Do the math, your distorted spectrum will contain sum and difference frequencies. (For me, what makes the math easy is breaking a real sine wave into a sum of its complex components, which are easier to work with.)

This is, as you say, what makes 3rd order bad in RF, because if I have two frequencies F1 and F2, F1+F2 or F1-F2 can be filtered out no problem, but 2F1-F2 or 2F2-F1 is a problem. But this intuition about distortion does not extend to music.

In music, it is not so much the individual frequencies that are relevant, but the harmonic spectra, and the spectrum is within spitting distance of baseband, so filtering won’t do you any good (at least not in eliminating distortion).

And since music contains harmonic spectra to begin with, for a given F in the signal, you probably already have 2F, 3F, 4F. So when you calculate the spectrum for 2nd order or 3rd order distortion, you get the SAME frequencies in the output either way, just in different quantities.

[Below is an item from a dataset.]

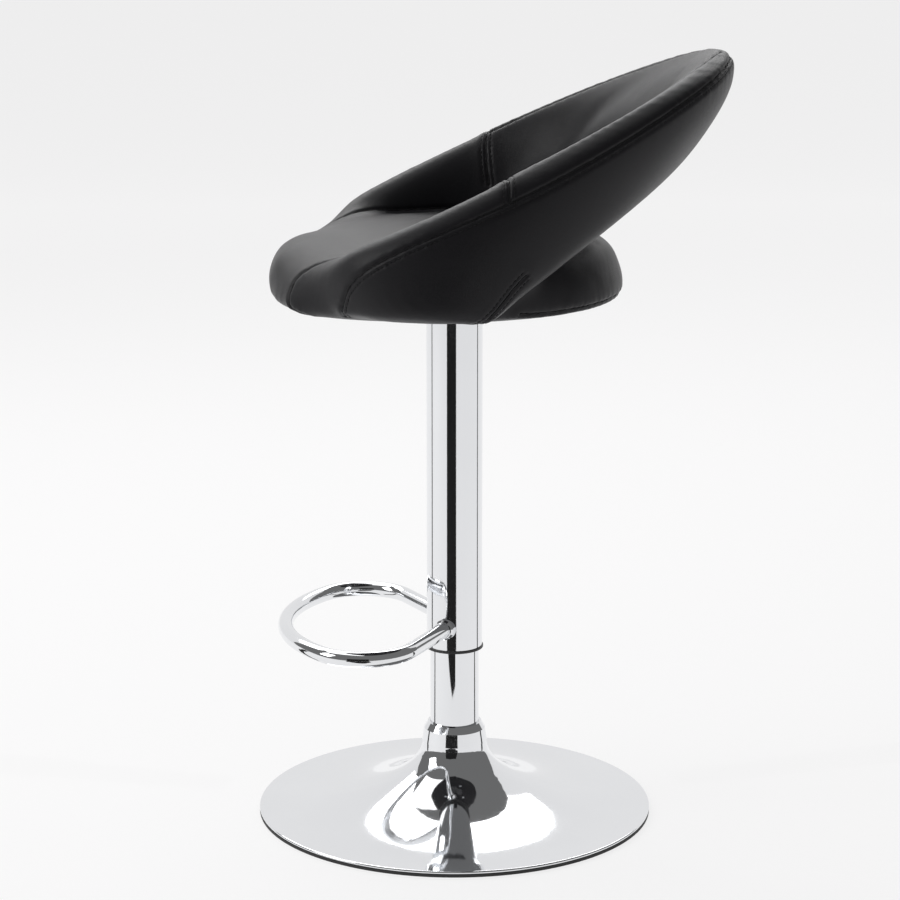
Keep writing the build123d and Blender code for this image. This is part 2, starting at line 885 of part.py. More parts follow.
def zip_slider():
    """Slider of the cover's zip, under the back's lower edge."""
    angle = radians(zip_angle)
    middle_r, middle_z, half_length, _, lean = back_station(angle)
    reach = half_length + zip_size[2] / 4
    r = middle_r - reach * sin(lean)
    z = middle_z - reach * cos(lean)
    body = Box(*zip_size)
    body = fillet(body.edges().filter_by(Axis.Z), zip_size[1] / 3)
    placed = Pos(r * sin(angle), -r * cos(angle), z) * Rot(0, 0, zip_angle) * body
    return placed - back_blank()


# ---------------------------------------------------------------- write every sub-part
for make in (
    base_dome,
    base_edge_ring,
    ballast_weight,
    hub_flange,
    base_screws,
    base_collar,
    stand_tube,
    tube_end_plate,
    guide_bushing,
    bearing_washer,
    bearing_cage,
    bearing_balls,
    piston_rod,
    rod_clip,
    upper_washer,
    piston,
    piston_seal,
    gas_cylinder,
    cylinder_gland,
    release_pin,
    sleeve,
    sleeve_ring,
    sleeve_cap,
    footrest_loop,
    footrest_rosettes,
    seat_plate,
    taper_socket,
    lever_bracket,
    lever_rod,
    lever_grip,
    plate_screws,
    tee_nuts,
    dust_cover,
    seat_board,
    frame_hoop,
    frame_feet,
    foot_screws,
    seat_pad,
    back_band,
    zip_slider,
):
    save(make.__name__, make())
save("lever_pin", lever_pivot(lever_pin_radius))
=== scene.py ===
# %% [markdown]
# # A gas-lift stool with a padded wrap-round seat
# The metalwork comes from the CAD model and keeps its shape: it only needs finishes. The
# upholstery is made here. One black cover is sewn from several panels over foam, so the lesson
# is mostly about turning two plain blanks into one sewn, stuffed skin.
# Everything is in metres. The seat faces -Y and the column stands on the Z axis.

import json
import math

import bmesh
import bpy
import numpy as np
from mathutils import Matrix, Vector
from mathutils.bvhtree import BVHTree
from mathutils.kdtree import KDTree


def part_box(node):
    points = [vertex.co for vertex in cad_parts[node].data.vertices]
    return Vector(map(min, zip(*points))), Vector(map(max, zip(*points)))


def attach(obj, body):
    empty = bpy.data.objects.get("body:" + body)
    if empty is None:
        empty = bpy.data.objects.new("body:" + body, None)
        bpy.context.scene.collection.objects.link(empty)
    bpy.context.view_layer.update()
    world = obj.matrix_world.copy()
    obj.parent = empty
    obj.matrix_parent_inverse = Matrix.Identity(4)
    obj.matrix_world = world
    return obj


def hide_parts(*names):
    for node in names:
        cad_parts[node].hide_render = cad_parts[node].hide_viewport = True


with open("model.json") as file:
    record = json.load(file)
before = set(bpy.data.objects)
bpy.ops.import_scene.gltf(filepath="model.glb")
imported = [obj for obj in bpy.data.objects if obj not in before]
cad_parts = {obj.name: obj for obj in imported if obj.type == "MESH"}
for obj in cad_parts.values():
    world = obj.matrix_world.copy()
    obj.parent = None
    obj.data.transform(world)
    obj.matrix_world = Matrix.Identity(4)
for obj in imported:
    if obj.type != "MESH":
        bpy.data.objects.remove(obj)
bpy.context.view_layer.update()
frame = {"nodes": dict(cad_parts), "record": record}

# %% [markdown]
# ## Camera
# A wide lens close by would make the seat look huge and the base small. A long lens from some
# metres away keeps upright lines nearly upright, so that is what is used. The camera stands at
# the stool's side, a little higher than the seat, and looks a little down. The small shift only
# centres the framing.

# %% Camera
camera_distance = 2.75
camera_height = 1.0155
camera_turn = math.radians(2.0)
camera_pitch = 0.2271
lens_data = bpy.data.cameras.new("camera")
lens_data.lens = 111.53
lens_data.sensor_width = 36.0
lens_data.shift_x = -0.005
camera = bpy.data.objects.new("camera", lens_data)
bpy.context.scene.collection.objects.link(camera)
side = Vector((math.cos(camera_turn), -math.sin(camera_turn), 0))
camera.location = side * camera_distance + Vector((0, 0, camera_height))
aim = -side * math.cos(camera_pitch) - Vector((0, 0, math.sin(camera_pitch)))
camera.rotation_euler = aim.to_track_quat("-Z", "Y").to_euler()
bpy.context.scene.camera = camera
print("camera at", tuple(round(v, 3) for v in camera.location))

# %% [markdown]
# ## Shader maths
# A finish is a small network of nodes. Written as Python sums it stays readable: `Value` wraps
# one output socket, and adding or multiplying two of them adds the Math node for it. `Finish`
# holds one material, and its `node` method adds any other node from its type, its settings and
# what goes into its sockets. Wiring each node by hand would work too, but it takes three lines
# for every sum and hides what the finish does.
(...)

As a result, as electric guitarists know, you have to be very careful about what harmonic content you feed into distortion. If you feed in a note, you get the same note out with different texture. If you feed an octave, it sounds good. Perfect fifth, great, the distortion adds overtones of the octave below the root. A major third is iffy and something you’d use with less distortion. As you get farther away from simple intervals, like octave 2:1, fifth 3:2, fourth 4:3, or major third 5:4, it gets worse and worse. (Eddie Van Halen reportedly retuned his guitar, tuning the second string down 14 cents, to get the major third closer to a harmonic third.)

And this is why distortion for a single instrument sounds good, but distortion for an entire song with multiple instruments (some of which are usually inharmonic) sounds bad. Even with 2nd order distortion, do you really want sum and difference frequencies between overtones of the guitar and overtones of the snare drum? No.